PROBLEM TO WORK ON: Repeat everything in the material exactly.

Records that describe objects
⁂

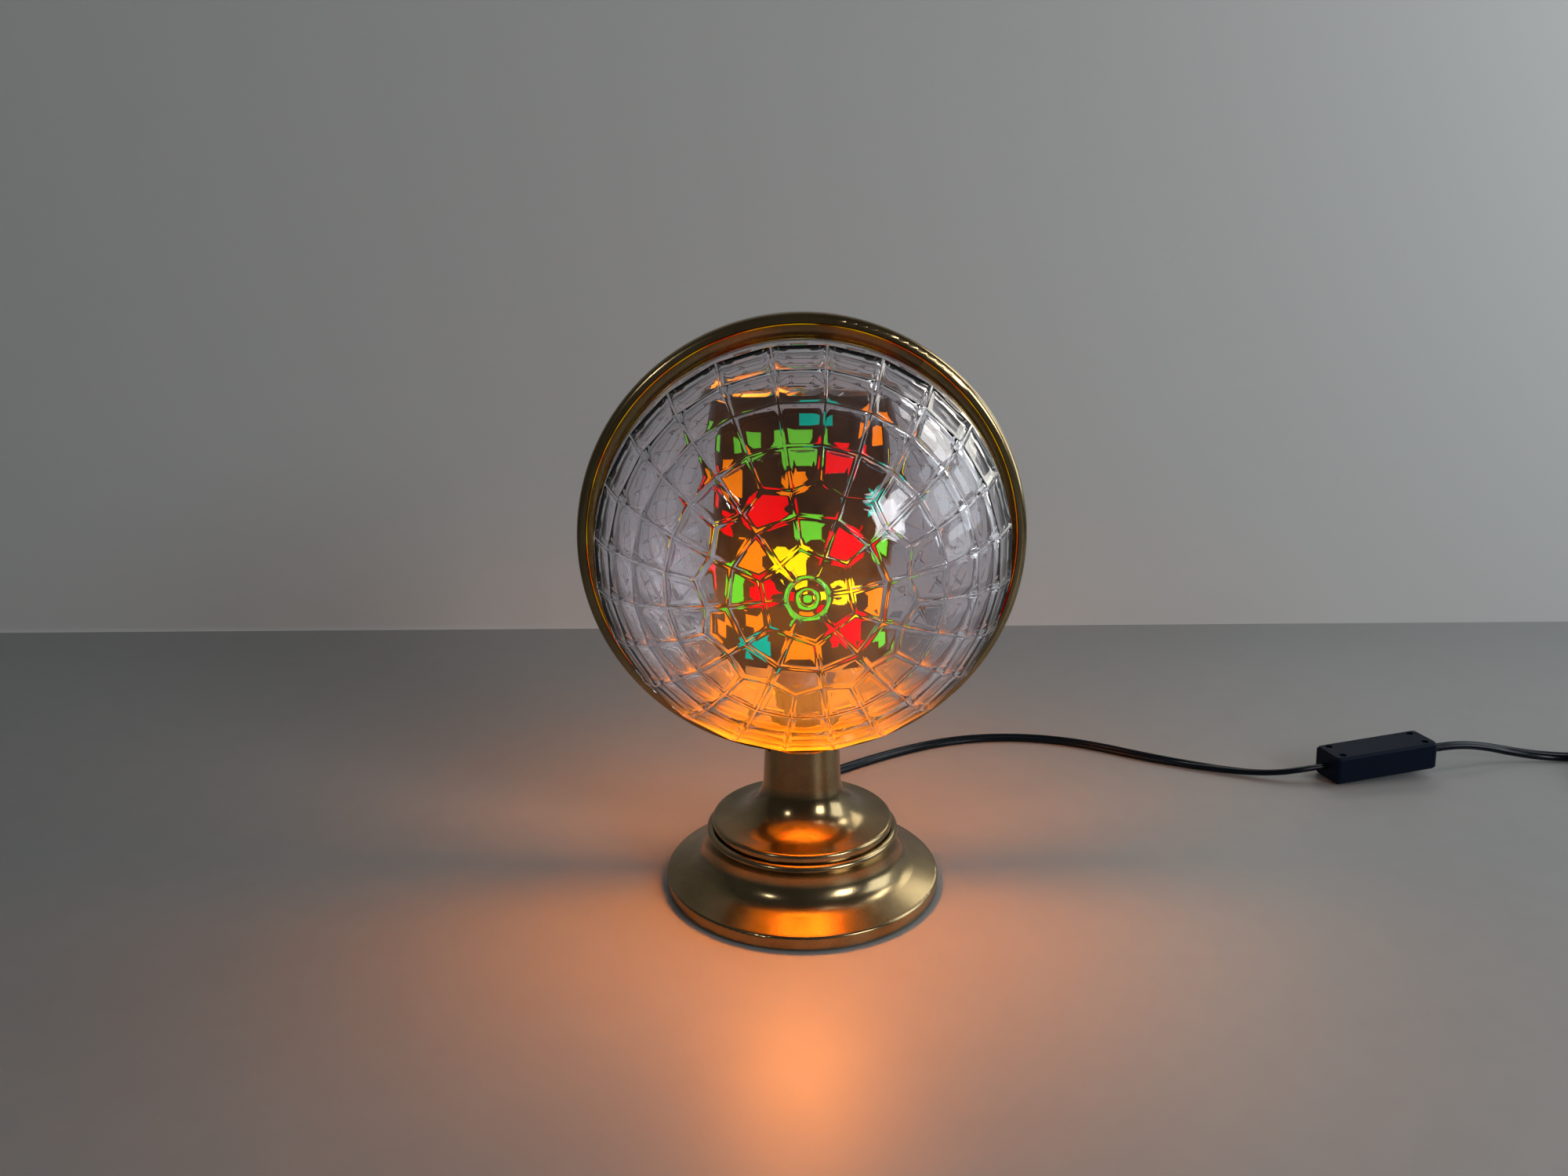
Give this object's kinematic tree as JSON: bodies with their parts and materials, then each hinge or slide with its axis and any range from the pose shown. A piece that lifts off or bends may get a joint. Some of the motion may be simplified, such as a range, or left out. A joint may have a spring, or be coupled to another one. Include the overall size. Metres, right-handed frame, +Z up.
{
  "type": "mood light",
  "caption": "Clear faceted globe in a brass-plated ring and bell foot, with a turning drum of coloured windows round its bulb and an in-line switch on its cord.",
  "frame": {"origin": "middle of the foot's underside, on the table", "axes": "+Z up, -Y towards the front of the globe, +X to the right where the cord runs off"},
  "size_m": [0.6182, 0.2535, 0.2548],
  "materials": {
    "brass_plate": "satin brass-coloured plate over spun steel, fine grain",
    "raw_brass": "plain brass sheet",
    "cast_ballast": "black-painted casting",
    "zinc_steel": "zinc plate",
    "pad_rubber": "matt black rubber",
    "clear_lens": "clear moulded plastic with bright facets",
    "dark_moulding": "dark thermoset moulding",
    "cap_metal": "plain rolled cap",
    "bulb_glass": "clear thin glass, lit from inside",
    "filament": "glowing filament on wire supports",
    "drum_skin": "dark metallised film, smooth",
    "cap_sheet": "dull pressed sheet",
    "film_red": "clear red film",
    "film_amber": "clear amber film",
    "film_yellow": "clear yellow film",
    "film_green": "clear green film",
    "film_teal": "clear blue-green film",
    "cord_black": "smooth black flexible sheath",
    "switch_black": "black moulding, satin gloss",
    "tie_black": "black cord tie",
    "pin_plate": "nickel plate"
  },
  "bodies": {
    "base": {"foot": "brass_plate", "pedestal": "brass_plate", "globe_ring": "brass_plate", "ballast": "cast_ballast", "bottom_cover": "zinc_steel", "foot_pads": "pad_rubber", "cover_screws": "zinc_steel", "threaded_tube": "zinc_steel", "base_washer": "zinc_steel", "base_nut": "zinc_steel", "ring_nut": "zinc_steel", "seat_hoop": "raw_brass", "lens_clips": "raw_brass", "front_lens": "clear_lens", "rear_lens": "clear_lens", "lampholder": "dark_moulding", "socket_shell": "raw_brass", "centre_contact": "raw_brass", "bulb_cap": "cap_metal", "bulb_glass": "bulb_glass", "bulb_filament": "filament", "pivot_bridge": "zinc_steel", "pivot_needle": "zinc_steel", "cord_gland": "cord_black", "inner_leads": "cord_black", "lead_to_switch": "cord_black", "switch_front": "switch_black", "switch_back": "switch_black", "switch_screws": "zinc_steel", "lead_to_plug": "cord_black", "lead_coil": "cord_black", "coil_tie": "tie_black", "lead_tail": "cord_black", "plug_body": "switch_black", "plug_pins": "pin_plate"},
    "drum": {"drum_shell": "drum_skin", "drum_hoop": "drum_skin", "turbine_cap": "cap_sheet", "bearing_cup": "raw_brass", "red_windows": "film_red", "amber_windows": "film_amber", "yellow_windows": "film_yellow", "green_windows": "film_green", "teal_windows": "film_teal"},
    "rocker": {"switch_rocker": "switch_black"}
  },
  "joints": [
    {"name": "drum_spin", "type": "hinge", "parent": "base", "child": "drum", "pos_m": [0, 0, 0.2203], "axis": [0, 0, 1], "continuous": true},
    {"name": "switch_rock", "type": "hinge", "parent": "base", "child": "rocker", "pos_m": [0.31971, 0.10669, 0.00608], "axis": [0.1822, -0.9833, 0], "range_deg": [0, 12]}
  ]
}
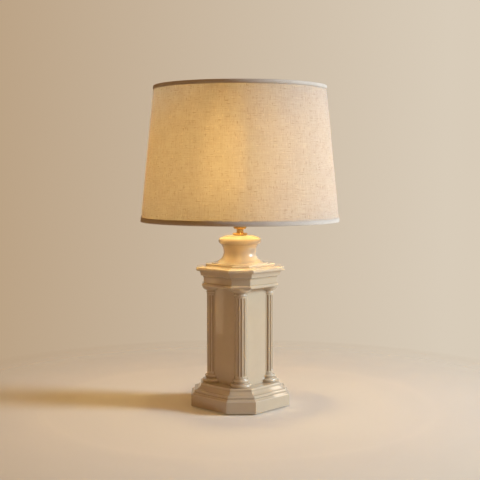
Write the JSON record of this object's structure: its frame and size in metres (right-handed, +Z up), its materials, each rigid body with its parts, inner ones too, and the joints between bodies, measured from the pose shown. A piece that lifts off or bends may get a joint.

⁂

ANSWER TO THE EXERCISE:
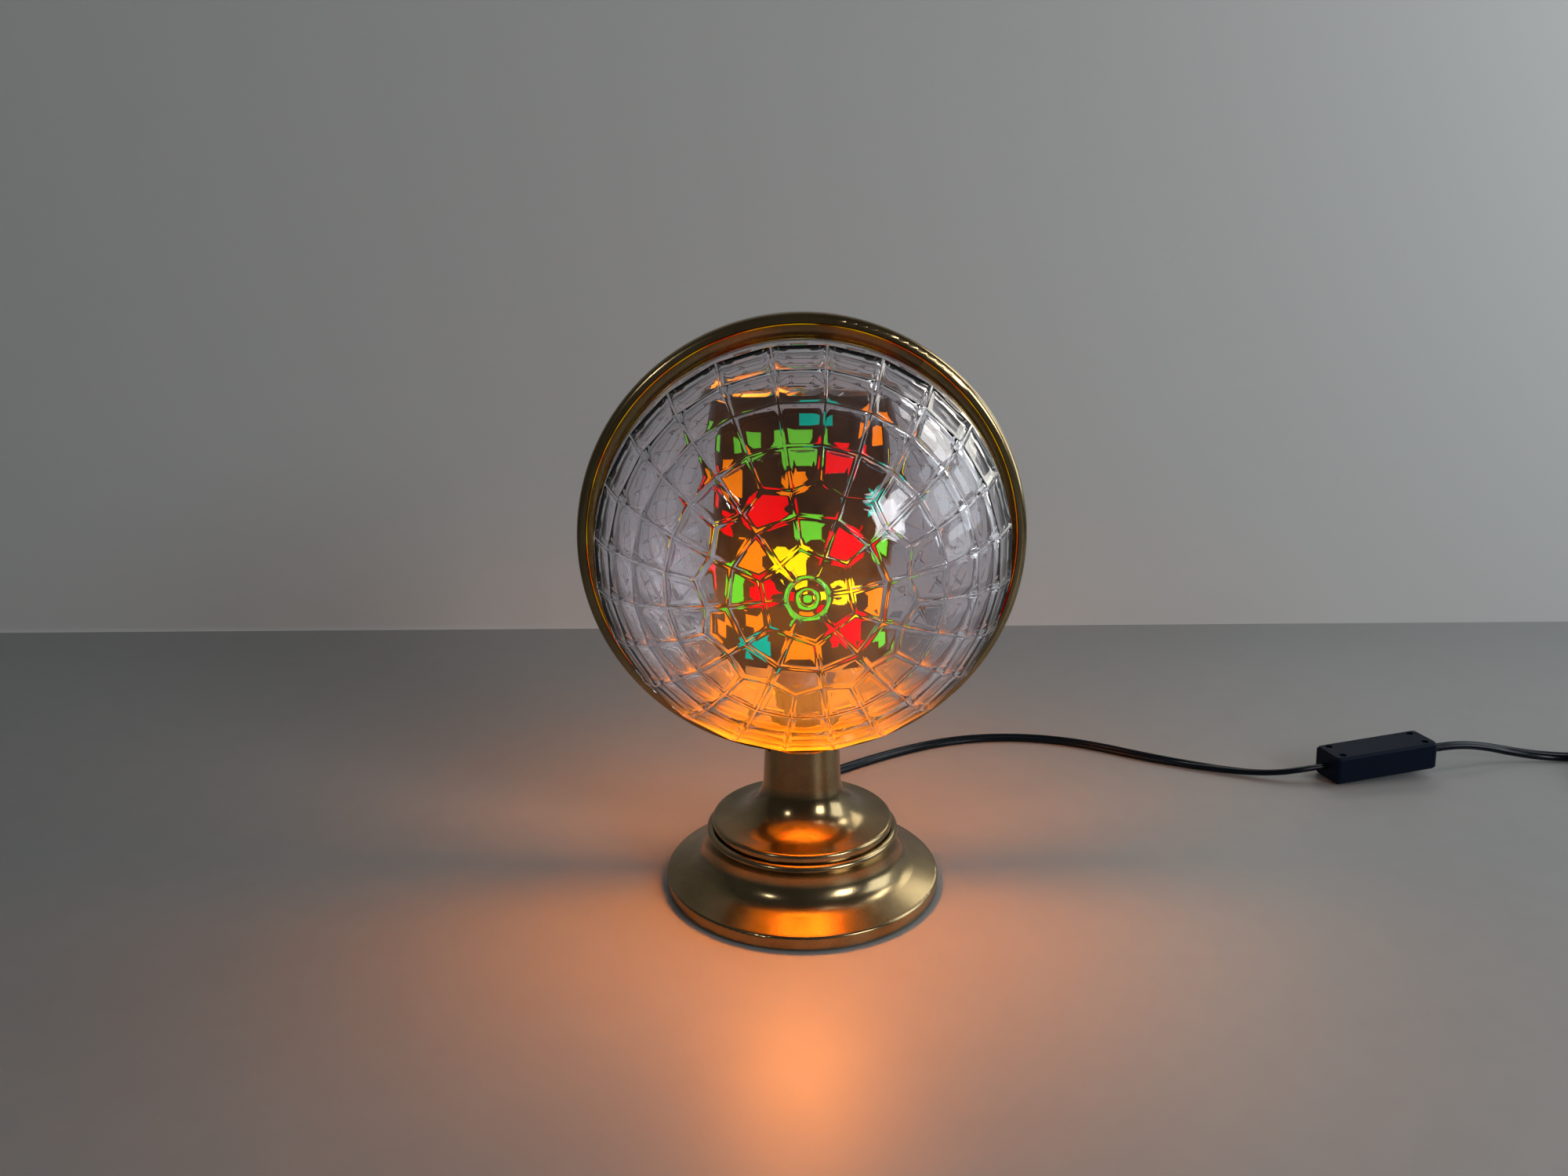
Give this object's kinematic tree as JSON: bodies with their parts and materials, then each hinge or slide with its axis and any range from the pose shown. A piece that lifts off or bends may get a joint. Some of the motion may be simplified, such as a range, or left out. A joint may have a spring, or be coupled to another one. Include the overall size. Metres, right-handed frame, +Z up.
{
  "type": "mood light",
  "caption": "Clear faceted globe in a brass-plated ring and bell foot, with a turning drum of coloured windows round its bulb and an in-line switch on its cord.",
  "frame": {"origin": "middle of the foot's underside, on the table", "axes": "+Z up, -Y towards the front of the globe, +X to the right where the cord runs off"},
  "size_m": [0.6182, 0.2535, 0.2548],
  "materials": {
    "brass_plate": "satin brass-coloured plate over spun steel, fine grain",
    "raw_brass": "plain brass sheet",
    "cast_ballast": "black-painted casting",
    "zinc_steel": "zinc plate",
    "pad_rubber": "matt black rubber",
    "clear_lens": "clear moulded plastic with bright facets",
    "dark_moulding": "dark thermoset moulding",
    "cap_metal": "plain rolled cap",
    "bulb_glass": "clear thin glass, lit from inside",
    "filament": "glowing filament on wire supports",
    "drum_skin": "dark metallised film, smooth",
    "cap_sheet": "dull pressed sheet",
    "film_red": "clear red film",
    "film_amber": "clear amber film",
    "film_yellow": "clear yellow film",
    "film_green": "clear green film",
    "film_teal": "clear blue-green film",
    "cord_black": "smooth black flexible sheath",
    "switch_black": "black moulding, satin gloss",
    "tie_black": "black cord tie",
    "pin_plate": "nickel plate"
  },
  "bodies": {
    "base": {"foot": "brass_plate", "pedestal": "brass_plate", "globe_ring": "brass_plate", "ballast": "cast_ballast", "bottom_cover": "zinc_steel", "foot_pads": "pad_rubber", "cover_screws": "zinc_steel", "threaded_tube": "zinc_steel", "base_washer": "zinc_steel", "base_nut": "zinc_steel", "ring_nut": "zinc_steel", "seat_hoop": "raw_brass", "lens_clips": "raw_brass", "front_lens": "clear_lens", "rear_lens": "clear_lens", "lampholder": "dark_moulding", "socket_shell": "raw_brass", "centre_contact": "raw_brass", "bulb_cap": "cap_metal", "bulb_glass": "bulb_glass", "bulb_filament": "filament", "pivot_bridge": "zinc_steel", "pivot_needle": "zinc_steel", "cord_gland": "cord_black", "inner_leads": "cord_black", "lead_to_switch": "cord_black", "switch_front": "switch_black", "switch_back": "switch_black", "switch_screws": "zinc_steel", "lead_to_plug": "cord_black", "lead_coil": "cord_black", "coil_tie": "tie_black", "lead_tail": "cord_black", "plug_body": "switch_black", "plug_pins": "pin_plate"},
    "drum": {"drum_shell": "drum_skin", "drum_hoop": "drum_skin", "turbine_cap": "cap_sheet", "bearing_cup": "raw_brass", "red_windows": "film_red", "amber_windows": "film_amber", "yellow_windows": "film_yellow", "green_windows": "film_green", "teal_windows": "film_teal"},
    "rocker": {"switch_rocker": "switch_black"}
  },
  "joints": [
    {"name": "drum_spin", "type": "hinge", "parent": "base", "child": "drum", "pos_m": [0, 0, 0.2203], "axis": [0, 0, 1], "continuous": true},
    {"name": "switch_rock", "type": "hinge", "parent": "base", "child": "rocker", "pos_m": [0.31971, 0.10669, 0.00608], "axis": [0.1822, -0.9833, 0], "range_deg": [0, 12]}
  ]
}
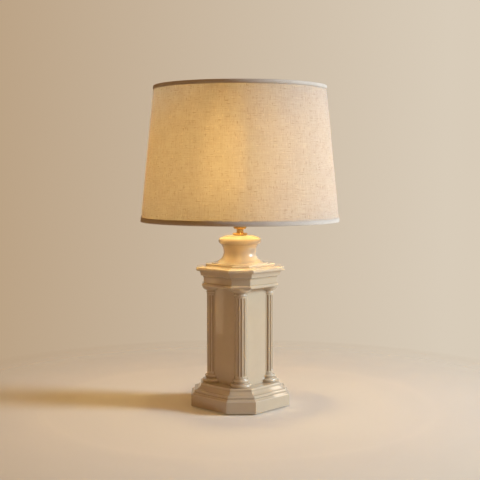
Write the JSON record of this object's structure: its frame and size in metres (right-handed, +Z up), its materials, each rigid body with its parts, inner ones too, and the joints between bodies, measured from the pose shown. A piece that lifts off or bends may get a joint.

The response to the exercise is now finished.